Before the blast, Elizabeth Griffin-Hall, who was there to monitor a supervised visit between Powell and his boys, said he grabbed them and wouldn't let her in the door.

"What should I do?" she asks the dispatcher. "Something really weird has happened. I'm really shocked, nothing like this has ever happened before at these visitations...I could hear one of the kids crying and he still wouldn't let me in."

Griffin-Hall then begins to sense danger and pleads with a 911 operator to send someone quickly.

"I'd like to pull out of the driveway because I smell gasoline, and he won't let me in," Griffin-Hall says.

Inside the house, Josh Powell is brutally attacking his children with a hatchet.

Griffin-Hall then asks how long it will be until help arrives and the dispatcher tells her they have to respond to life-threatening situations first.

"This could be life-threatening," Griffin-Hall stresses. "He went to court on Wednesday and he didn't get his kids back and this is really -- I'm afraid for their lives."

Moments later, Powell torches the home as an explosion shakes the neighborhood.

"Yes, he exploded the house!" Griffin-Hall cries out. "He exploded the house. He blew up the house and the kids!"

"The kids and the father were in the house?" the dispatcher asks.

"Yes," says Griffin-Hall. "He slammed the door in my face. So I kept knocking. I thought it was a mistake, I kept knocking, and then I called 9-1-1."

Authorities still do not know what happened to his missing wife, Susan Powell, who disappeared in Dec. 2009, when the family lived in Utah.
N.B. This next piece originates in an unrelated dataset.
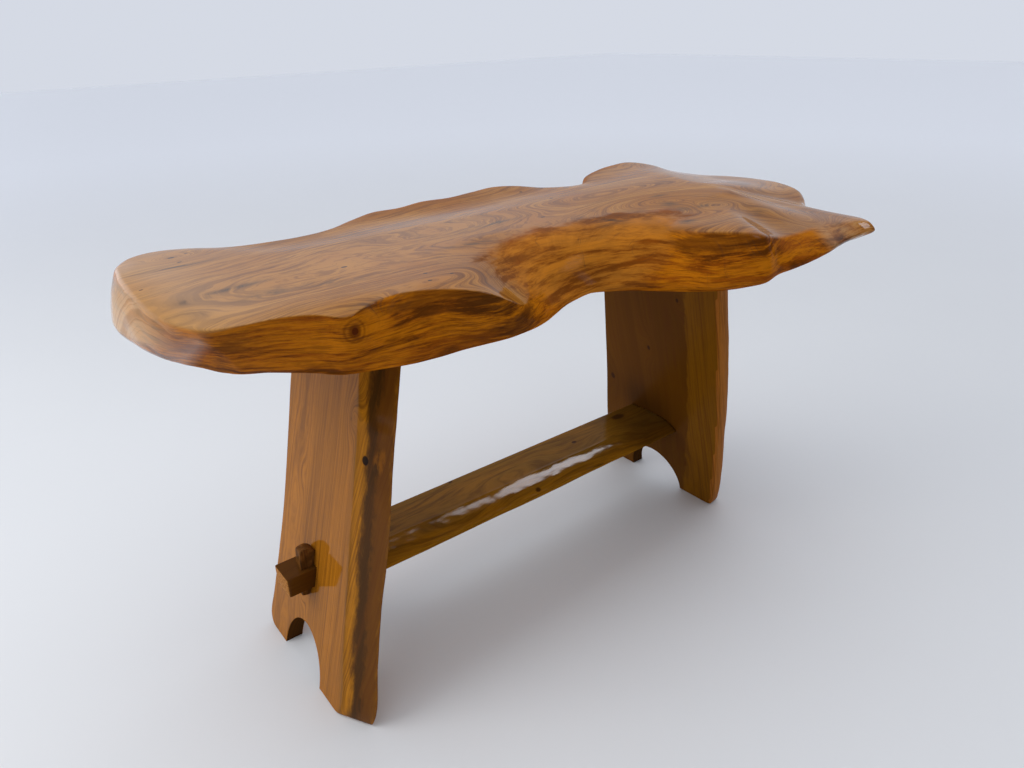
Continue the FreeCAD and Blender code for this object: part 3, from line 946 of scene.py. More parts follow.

Tuesday, police searched a storage unit Powell rented as they tried to determine why he ultimately committed the murder-suicide. Questions also remain about the status of the investigation.

Police has only a few inconclusive clues. There was a damp spot on the floor in the Powell's Utah home and a curious late-night camping trip described by Josh Powell. There were also the recollections of their young son Braden about a camping trip and his mother being "in the trunk."

For police in Utah, none of it was enough to bring charges against the "person of interest" Powell.

Salt Lake County District Attorney Sim Gill acknowledged for the first time that investigators believe Susan Powell is likely dead but he said in an interview with the Associated Press that the case remains a missing persons probe for now.

Pierce County Prosecutor Mark Lindquist, who is overseeing the voyeurism prosecution of Steve Powell but is not directly involved in the Susan Powell case, said it's clear to him that it's a homicide case.

"I don't think at this point I'm going to call this a missing persons case," he said. "It's reasonable to call Josh Powell's decision to kill himself and his kids a confession to the murder of Susan Powell."